Now, however, demand - especially from long-term investors - has significantly exceeded the issue volume, as Heiko Leopold from Deutsche Bank, who helped organize the IPO, said. The now rising price due to the stock market comeback also suggests that the mood is now significantly better.

Model for further IPOs?

A successful IPO could also encourage other candidates to take this step. In Frankfurt, the cosmetics group Douglas is expected to return to the stock exchange in the first quarter, which could bring billions in proceeds for the company and its owner, the financial investor CVC. CVC also has a stake in the fuel card provider DKV Mobility, which also stopped its IPO plans in the fall. The long-distance bus provider Flix has also intensified its preparations for an IPO.

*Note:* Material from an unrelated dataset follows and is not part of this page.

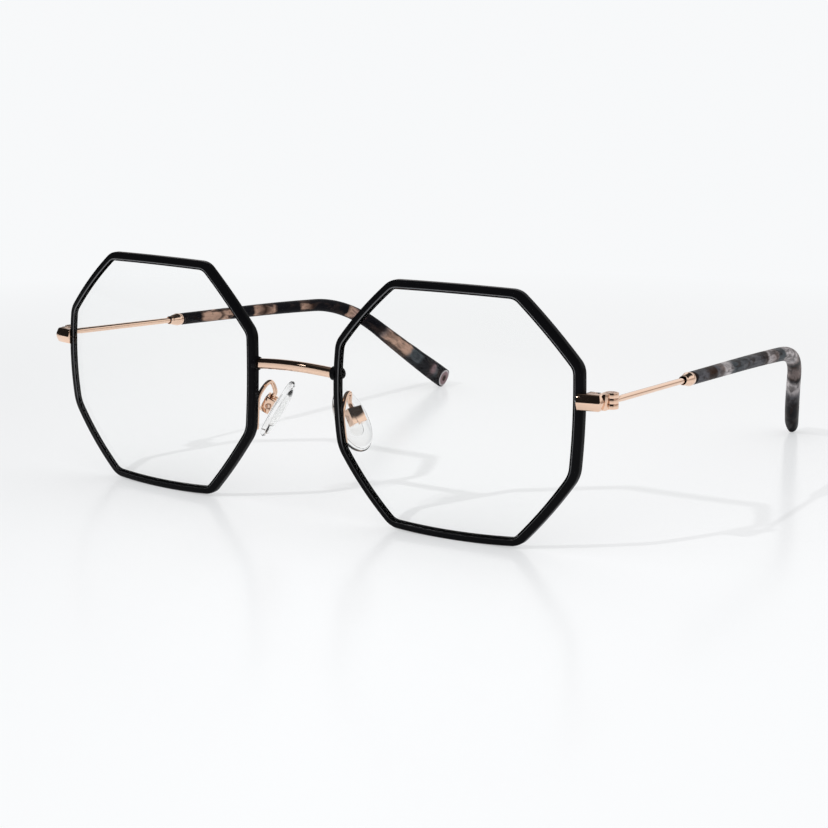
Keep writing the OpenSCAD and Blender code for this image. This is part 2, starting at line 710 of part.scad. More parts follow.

Renk is valued at 1.75 billion euros at the first price. The financial investor Triton bought the former MAN subsidiary Renk from the Volkswagen Group just over three years ago and took it off the stock exchange. Under the aegis of Triton, the company also made the leap into the US market through an acquisition. "Today's step onto the trading floor underlines the successful development that Renk has demonstrated in recent years," said Triton manager Claus von Hermann, who chairs Renk's supervisory board.